A DRUGS runner who was caught by police with a stash of heroin was then ordered to “mind’ two modified pistols by gangsters.

Khy Carr is now starting a nine-year jail sentence after a judge ruled that the weapons were capable of firing ‘lethal’ projectiles.

Police spotted Carr in a stolen VW Golf in September 2018, which was bearing false registration plates, Minshull Street Crown Court was told.

The 22-year-old was reluctant to pull over, the court heard, but officers deployed a ‘stinger’ device and brought the vehicle to a halt.

Prosecutor Mr Gilmour said wraps of crack cocaine and heroin were seized from the console between the two front seats, alongside two mobile phones, which had messages about heroin and cannabis dealing stored on them.

Carr was also found to have £720 in cash - which he later claimed had been left to him by his mother.

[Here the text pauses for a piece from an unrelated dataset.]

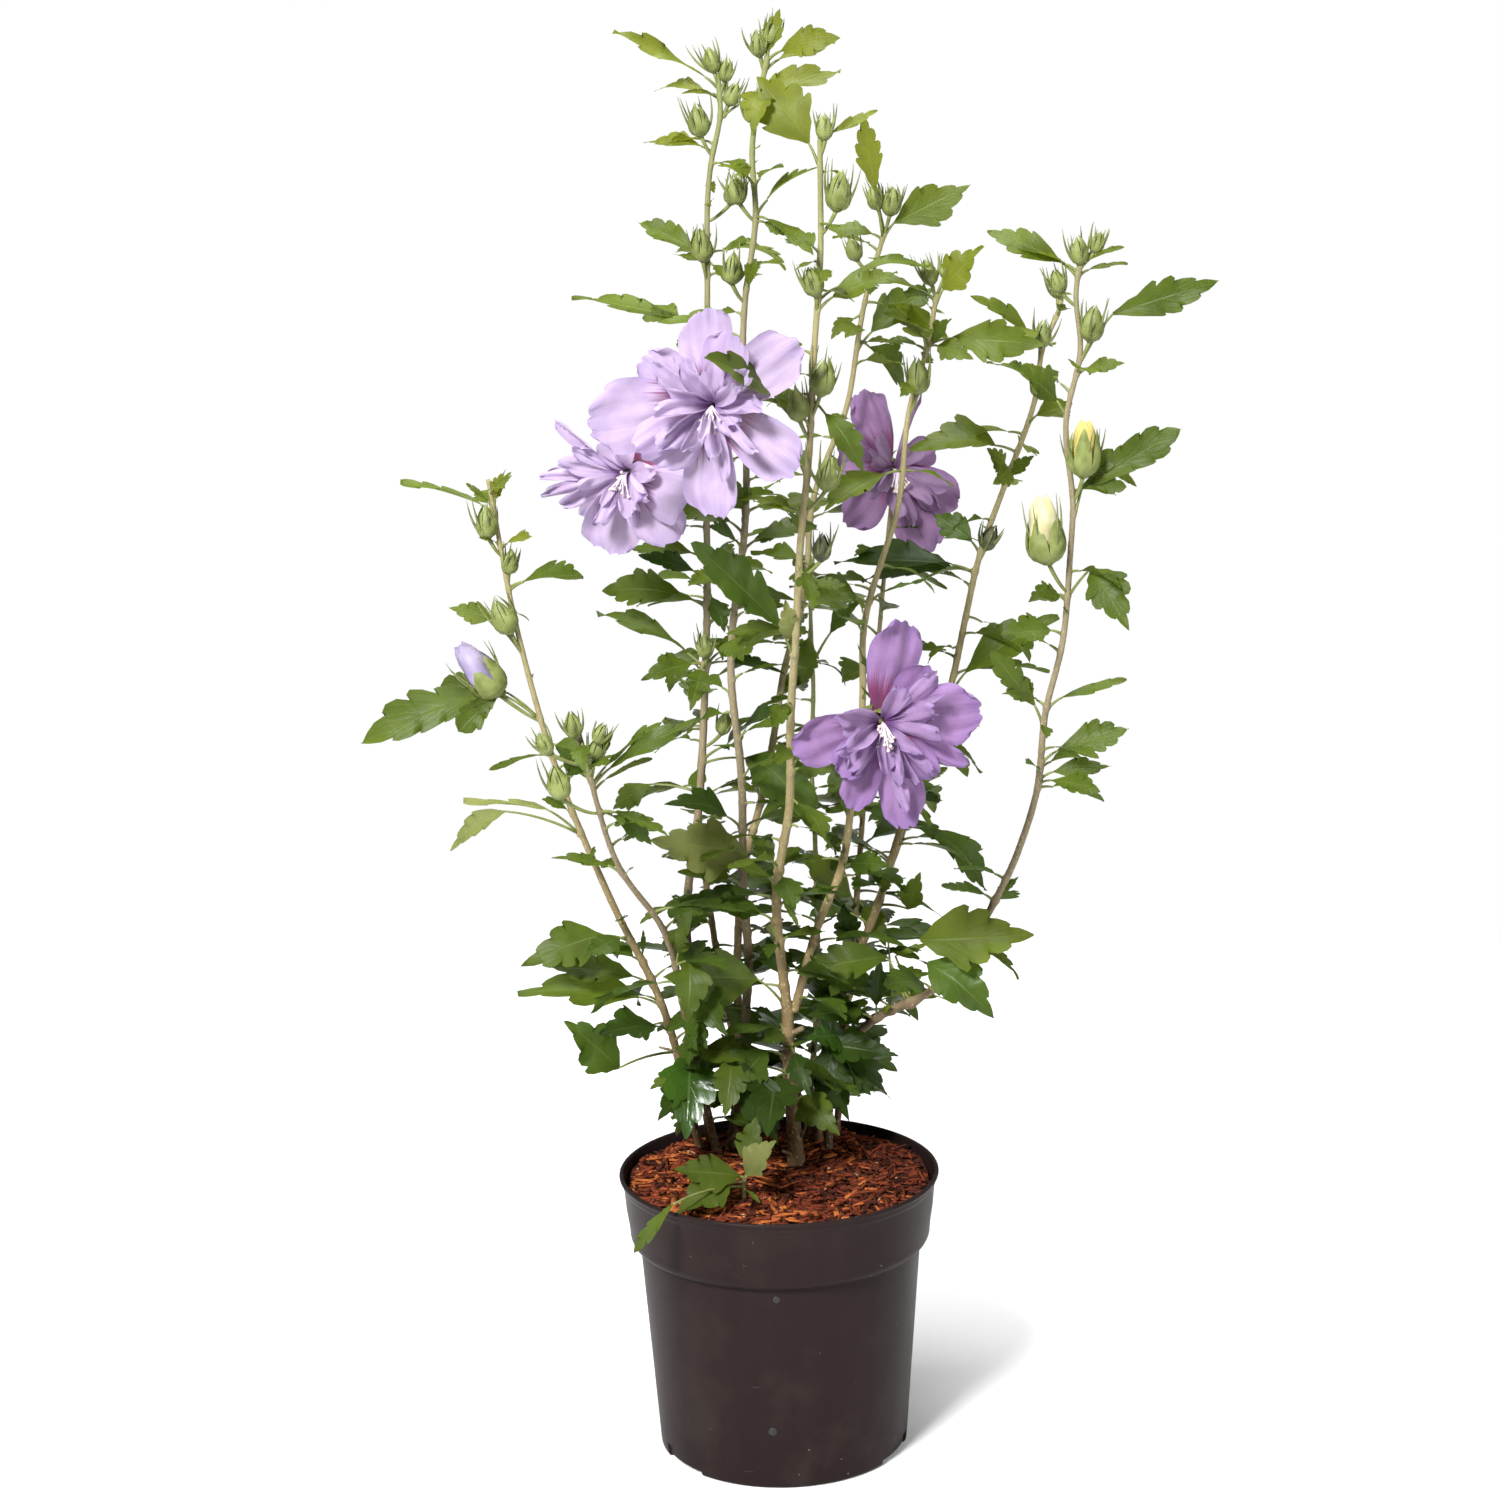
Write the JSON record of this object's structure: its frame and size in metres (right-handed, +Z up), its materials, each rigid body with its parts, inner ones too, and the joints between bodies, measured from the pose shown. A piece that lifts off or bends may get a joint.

He was released under investigation before he came to the attention of the police again just over a year later.

Carr had moved into a supported living flat in Whitefield with a new girlfriend, said Mr Gilmour.

But a cleaner, unaware anyone was residing there, had gone in and discovered a number of shoeboxes, the court heard.

She called in a manager and he found two starting pistols, one loaded, with a number of cartridges and more than 200 grams of heroin.

CCTV footage obtained later showed Carr moving a number of objects into the flat, including an item wrapped in a grey towel which appeared to be the pistols.

Mr Gilmour said tests showed the pistols had been adapted to fire nine millimetre cartridges.

Carr, of Bowker Street, Radcliffe, had pleaded guilty to possession of class A drugs with intent to supply and possession of prohibited weapons and ammunition.He already had a previous drug dealing conviction.

Stuart Duke, defending, said his client had endured a “tragic childhood” but accepted this was no excuse for involving himself in such offending.

Jailing him, Judge John Potter said: “This was a stash of drugs and guns which you were in control of for the benefit, at least in the short term, as you owed a debt to the criminal underworld, and to their benefit, as they were involved in serious and organised criminal activity.”